Triatlon sporu denilince akla ilk gelen şey  ‘Ironman’ oluyor. Bir yarış, üç disiplin. İşin özüne baktığınız zaman bir yarıştan çok daha fazlası gibi görünüyor. İnsanın sınırlarını zorlayan hem fiziksel hem de zihinsel bir mücadele; bu yarışları vazgeçilmez kılan şey ise o güce, o dayanıklılığa ulaşma arzusu.

Bu yarışlar dünyanın birçok ülkesinde yapıldığı gibi ülkemizde de 2015 tarihinden itibaren Antalya’da düzenleniyor. Hatta geçen sene dünyanın birçok ülkesinden gelen 2 bine yakın sporcuyla Belek’te düzenlendi. Belek’teki parkur; 1,9 kilometrelik yüzme, 90 kilometre bisiklet artı 20 kilometre de koşudan oluşuyordu. Bütün bunları zamana karşı yapıyorsun. Bu rakımlar kulağa çılgınca geliyor. Triatlon sporu zaten başlı başına bir çılgınlık, böyle bir parkurdan canlı çıkmak demir adam olmayı gerektiriyor. Bırakın kürsü yapmayı bu yarışı tamamlamak bile büyük başarı.

Bir yarış üç disiplin; yüzmeyle başlıyor, bisikletle devam ediyor ve koşuyla da bitiyor. Dediğim gibi ‘Ironman’ işin sonu, bu yarış dışında birçok yarış daha düzenleniyor. Mesela geçtiğimiz hafta sonu Bodrum’da Man&Woman Challenge organizasyonu düzenlendi. Özcan Güler olmasaydı böyle bir organizasyondan benim de haberim olmayacaktı çünkü çok fazla basında yer almadı. Bu tarz organizasyonların daha fazla desteklenmesi gerekiyor.  Özcan, bisiklet sporunda yaptığı clallenge’larla radarıma girmiş bir sporcu. Sosyal medyada son zamanlarda Özcan’ı hep koşu antrenmanı yaparken görüyordum, hatta ‘bu adam neden koşuyor’ diye kendi kendime de soruyordum, meğer triatlona hazırlanıyormuş. Kendisi ilk yarışında 3. olarak kürsüde yerini aldı ve muhtemelen kendisini bu yıl Ironman’de de görürüz gibi geliyor. Böyle zorlu bir yarışta ilk seferinde kürsü yaptığı için kendisini tebrik ediyorum ama şaşırdım mı? Hayır. Kendi limitlerini zorlamayı aşırı seven birisi, hatta triatlon bundan sonra onun master sporu olabilir diye düşünüyorum.

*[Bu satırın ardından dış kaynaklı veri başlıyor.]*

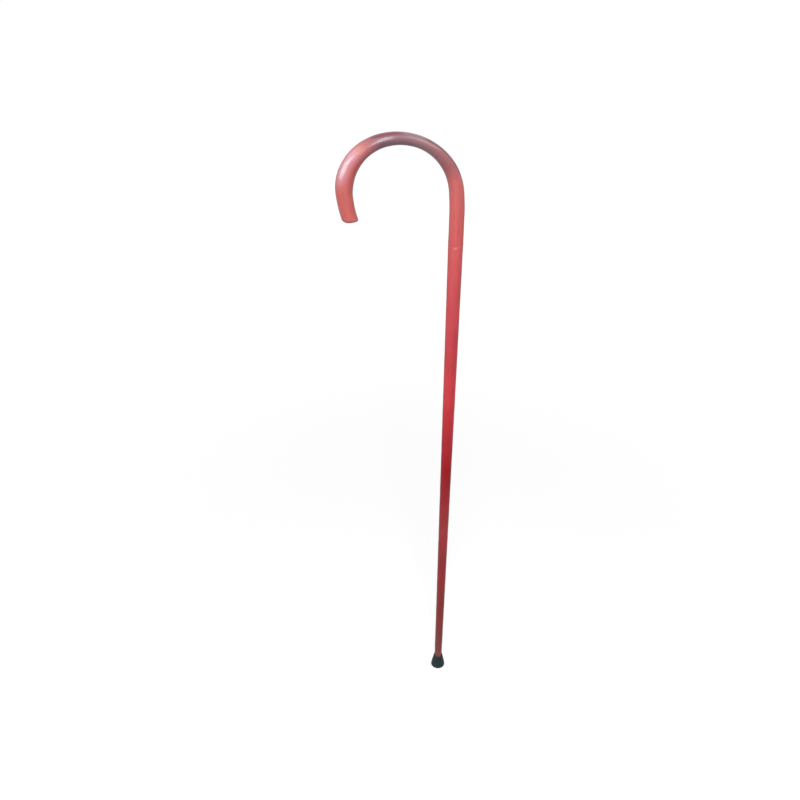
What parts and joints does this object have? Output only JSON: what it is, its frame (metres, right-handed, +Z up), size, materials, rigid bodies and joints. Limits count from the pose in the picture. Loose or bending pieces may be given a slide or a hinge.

Bu yıl 4’üncüsü düzenlenen MW Challenge organizasyonu Bodrum’un masmavi sularında 1200 metrelik yüzme etabıyla başladı. Sonra iniş ve çıkışların olduğu 60 kilometrelik bisiklet etabına geçildi. Sonrasında ise bu da yetmemiş gibi 15 kilometrelik yine rampalı koşu etabıyla sonuçlandı. Bireysel katılım olduğu gibi takım katılımları da mevcut. Takım olarak 3’lü katılımda her branşı bir sporcu yaparken 2’lide bir sporcu iki branşı, bireysel katılımda ise her branşı tek sporcu yapıyor.

Dediğim gibi rakamlar çok korkutucu, böylesi bir yarışa hazırlanma sürecini tahmin bile edemiyorum. Uzun ve acılı bir süreç olduğuna eminim. Sadece tek bir sporda bile ilerleyebilmek için haftada 3 antrenman yapman gerekirken bu insanlar 3 sporda muhtemelen haftanın 7 günü antrenman yapıyor, bu da bu işi spor olmaktan çıkartıp bir yaşam şekli haline getiriyor. Belki de bu sporun en cazip tarafı da budur. Güç, dayanıklılık ve disiplin işin sonu, daha ne yapabilirsin?